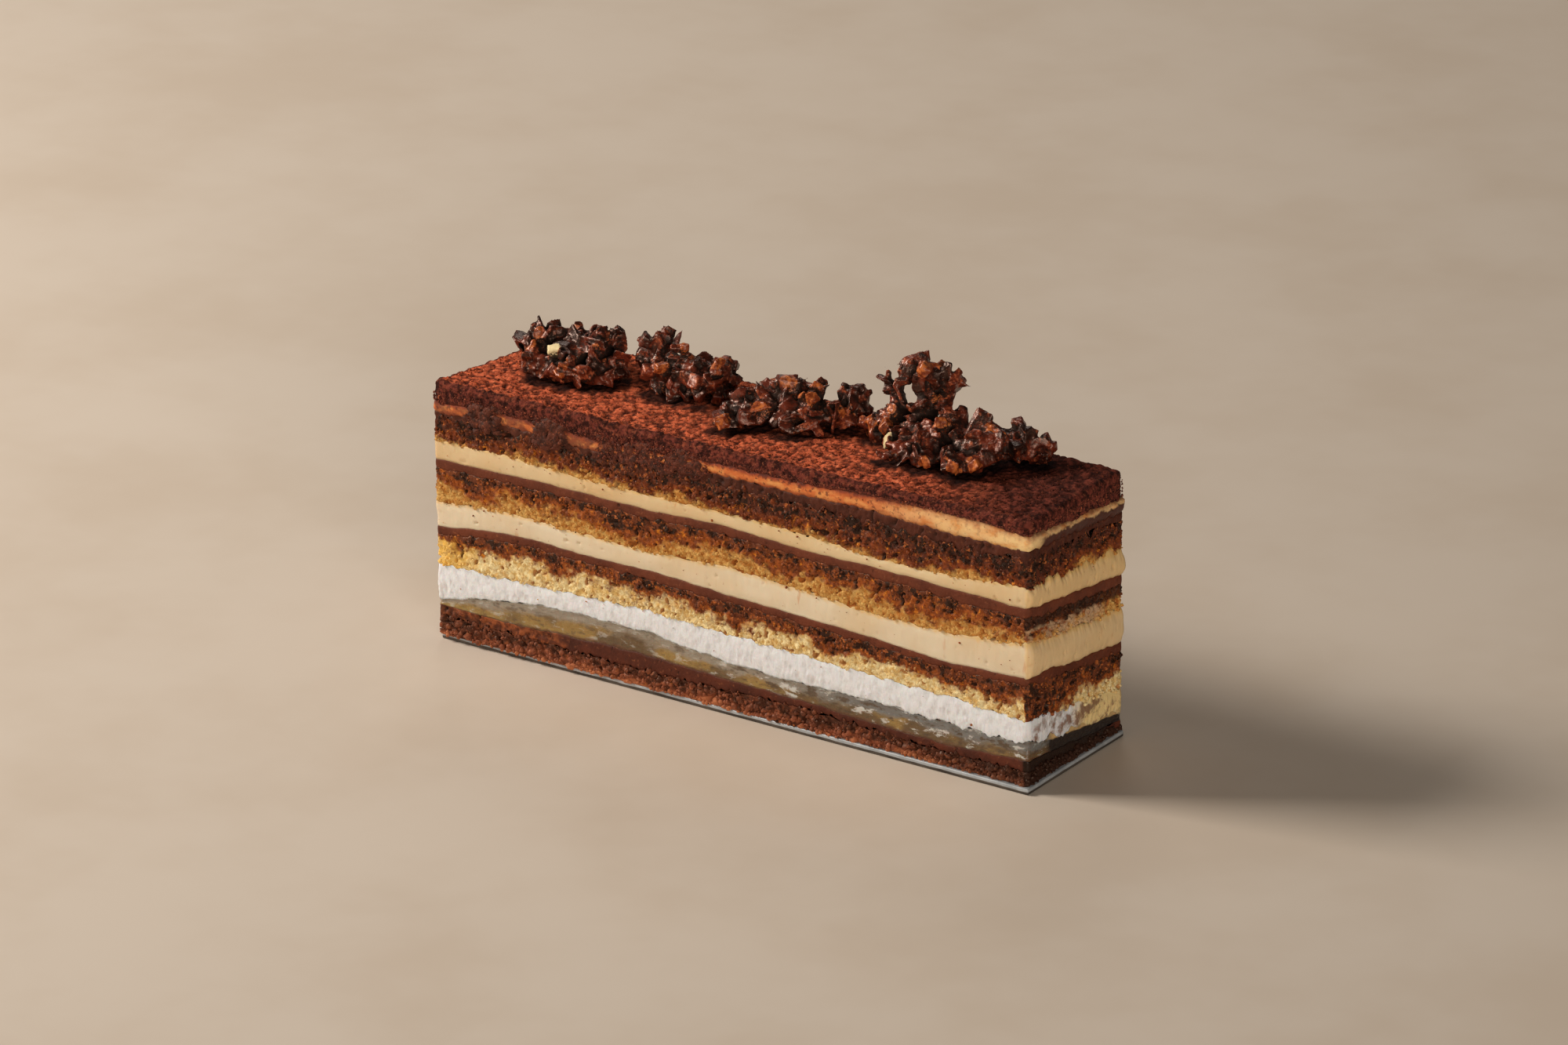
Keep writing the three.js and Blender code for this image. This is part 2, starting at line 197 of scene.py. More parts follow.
# %% Finishes
class Finish:
    """One material. The sizes in its patterns are in millimetres."""

    def __init__(self, name, colour, shine=0.5, tint=(1, 1, 1), sockets={}):
        self.material = bpy.data.materials.new(name)
        self.material.use_nodes = True
        self.tree = self.material.node_tree
        self.shader = self.tree.nodes["Principled BSDF"]
        fixed = {"Specular IOR Level": shine, "Specular Tint": (*tint, 1), **sockets}
        for socket, value in fixed.items():
            self.shader.inputs[socket].default_value = value
        self.colour = colour
        self.place = self.node("ShaderNodeTexCoord", output="Object")
        parts = [self.node("ShaderNodeSeparateXYZ", {}, {"Vector": self.place}, i) * 1000 for i in range(3)]
        self.along, self.deep, self.height = parts

    def node(self, kind, settings={}, inputs={}, output=0):
        made = self.tree.nodes.new(kind)
        for key, value in settings.items():
            setattr(made, key, value)
        for key, value in inputs.items():
            if isinstance(value, Shade):
                self.tree.links.new(value.socket, made.inputs[key])
            else:
                made.inputs[key].default_value = value
        return Shade(self, made.outputs[output])

    def stretched(self, stretch=(1, 1, 1), shift=0.0):
        return self.node("ShaderNodeMapping", {}, {"Vector": self.place, "Scale": stretch, "Location": (shift,) * 3})

    def cloud(self, size, detail=2, rough=0.5, stretch=(1, 1, 1), shift=0.0):
        inputs = {"Vector": self.stretched(stretch, shift), "Scale": 1000 / size, "Detail": detail, "Roughness": rough}
        return self.node("ShaderNodeTexNoise", {}, inputs)

    def sway(self, width, *pattern, **more):
        """A cloud that goes as far below 0 as above it."""
        return (self.cloud(*pattern, **more) - 0.5) * width

    def cells(self, size):
        return self.node("ShaderNodeTexVoronoi", {}, {"Vector": self.stretched(), "Scale": 1000 / size})

    def carried(self, name):
        """A number that the mesh carries at each point."""
        return self.node("ShaderNodeAttribute", {"attribute_name": name}, output="Fac")

    def mix(self, one, other, share):
        """Two colours mixed. Each is a Shade or three screen numbers."""
        one, other = [paint(c) if isinstance(c, tuple) else c for c in (one, other)]
        return self.node("ShaderNodeMix", {"data_type": "RGBA"}, {0: share, 6: one, 7: other}, 2)

    def cover(self, colour, share):
        """Lays a colour over those that are there."""
        self.colour = self.mix(self.colour, colour, share)
        self.feed("Base Color", self.colour)

    def bump(self, height, depth, strength):
        """Relief too fine for the mesh: depth is in millimetres."""
        inputs = {"Height": height, "Distance": depth * MM, "Strength": strength}
        self.feed("Normal", self.node("ShaderNodeBump", {}, inputs))

    def feed(self, socket, shade):
        self.tree.links.new(shade.socket, self.shader.inputs[socket])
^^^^
◆ Problem description
Give back the whole listing exactly as it reads.

◆ Correct response
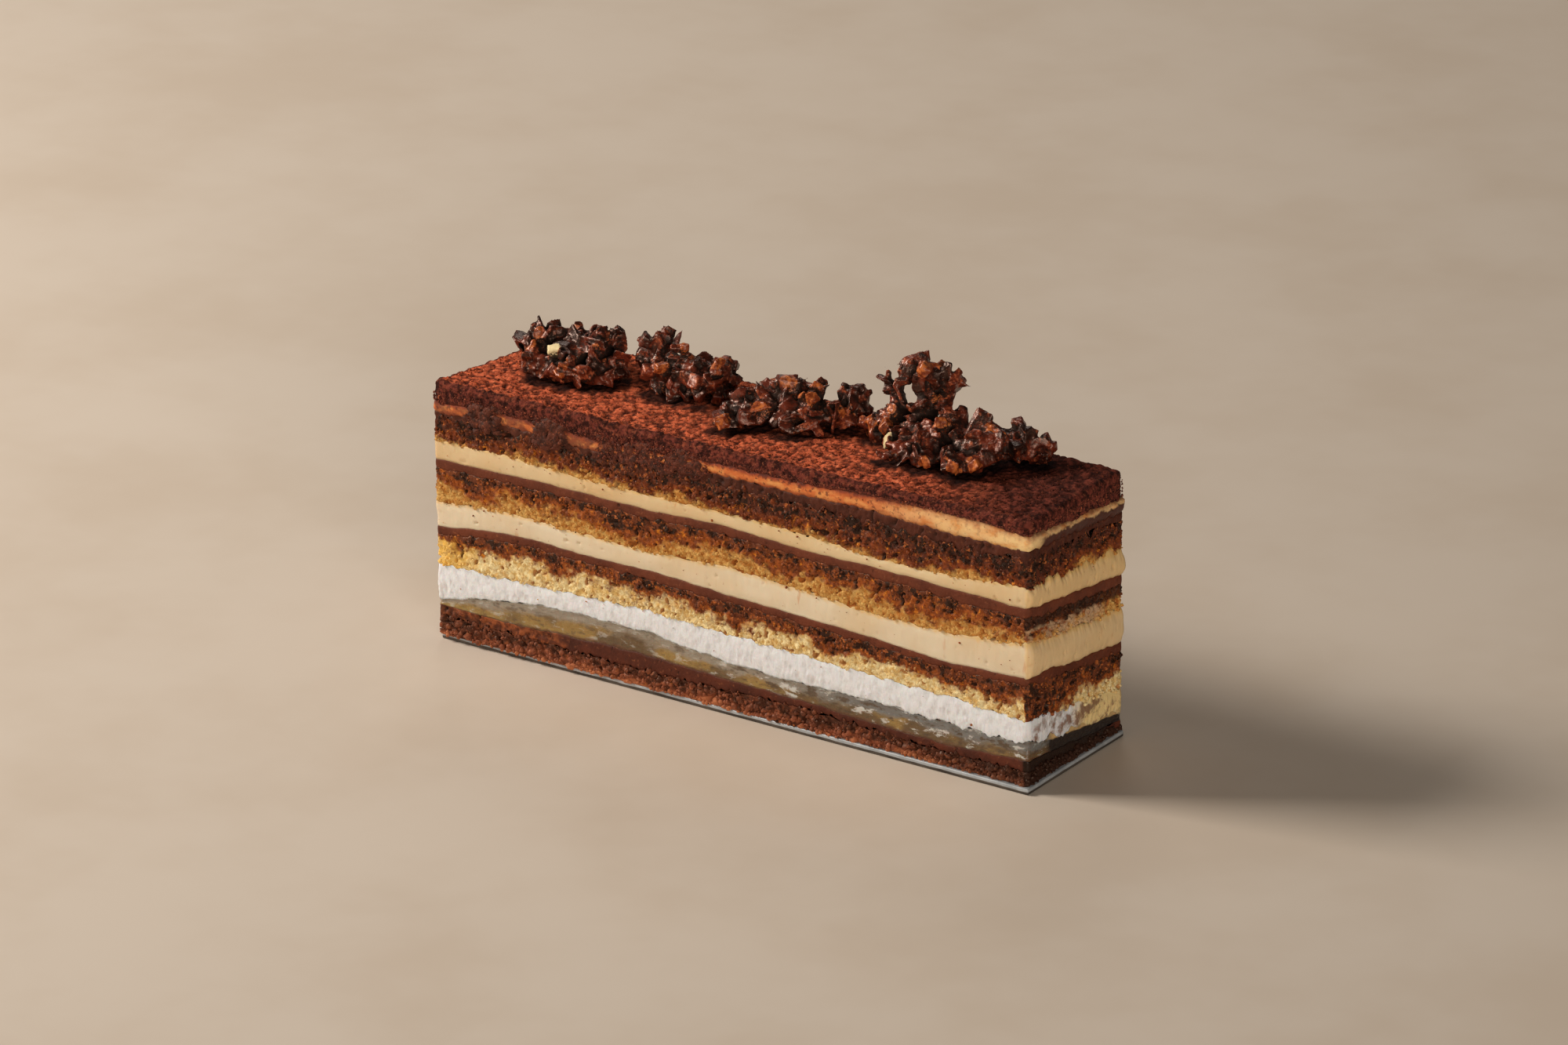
Keep writing the three.js and Blender code for this image. This is part 2, starting at line 197 of scene.py. More parts follow.
# %% Finishes
class Finish:
    """One material. The sizes in its patterns are in millimetres."""

    def __init__(self, name, colour, shine=0.5, tint=(1, 1, 1), sockets={}):
        self.material = bpy.data.materials.new(name)
        self.material.use_nodes = True
        self.tree = self.material.node_tree
        self.shader = self.tree.nodes["Principled BSDF"]
        fixed = {"Specular IOR Level": shine, "Specular Tint": (*tint, 1), **sockets}
        for socket, value in fixed.items():
            self.shader.inputs[socket].default_value = value
        self.colour = colour
        self.place = self.node("ShaderNodeTexCoord", output="Object")
        parts = [self.node("ShaderNodeSeparateXYZ", {}, {"Vector": self.place}, i) * 1000 for i in range(3)]
        self.along, self.deep, self.height = parts

    def node(self, kind, settings={}, inputs={}, output=0):
        made = self.tree.nodes.new(kind)
        for key, value in settings.items():
            setattr(made, key, value)
        for key, value in inputs.items():
            if isinstance(value, Shade):
                self.tree.links.new(value.socket, made.inputs[key])
            else:
                made.inputs[key].default_value = value
        return Shade(self, made.outputs[output])

    def stretched(self, stretch=(1, 1, 1), shift=0.0):
        return self.node("ShaderNodeMapping", {}, {"Vector": self.place, "Scale": stretch, "Location": (shift,) * 3})

    def cloud(self, size, detail=2, rough=0.5, stretch=(1, 1, 1), shift=0.0):
        inputs = {"Vector": self.stretched(stretch, shift), "Scale": 1000 / size, "Detail": detail, "Roughness": rough}
        return self.node("ShaderNodeTexNoise", {}, inputs)

    def sway(self, width, *pattern, **more):
        """A cloud that goes as far below 0 as above it."""
        return (self.cloud(*pattern, **more) - 0.5) * width

    def cells(self, size):
        return self.node("ShaderNodeTexVoronoi", {}, {"Vector": self.stretched(), "Scale": 1000 / size})

    def carried(self, name):
        """A number that the mesh carries at each point."""
        return self.node("ShaderNodeAttribute", {"attribute_name": name}, output="Fac")

    def mix(self, one, other, share):
        """Two colours mixed. Each is a Shade or three screen numbers."""
        one, other = [paint(c) if isinstance(c, tuple) else c for c in (one, other)]
        return self.node("ShaderNodeMix", {"data_type": "RGBA"}, {0: share, 6: one, 7: other}, 2)

    def cover(self, colour, share):
        """Lays a colour over those that are there."""
        self.colour = self.mix(self.colour, colour, share)
        self.feed("Base Color", self.colour)

    def bump(self, height, depth, strength):
        """Relief too fine for the mesh: depth is in millimetres."""
        inputs = {"Height": height, "Distance": depth * MM, "Strength": strength}
        self.feed("Normal", self.node("ShaderNodeBump", {}, inputs))

    def feed(self, socket, shade):
        self.tree.links.new(shade.socket, self.shader.inputs[socket])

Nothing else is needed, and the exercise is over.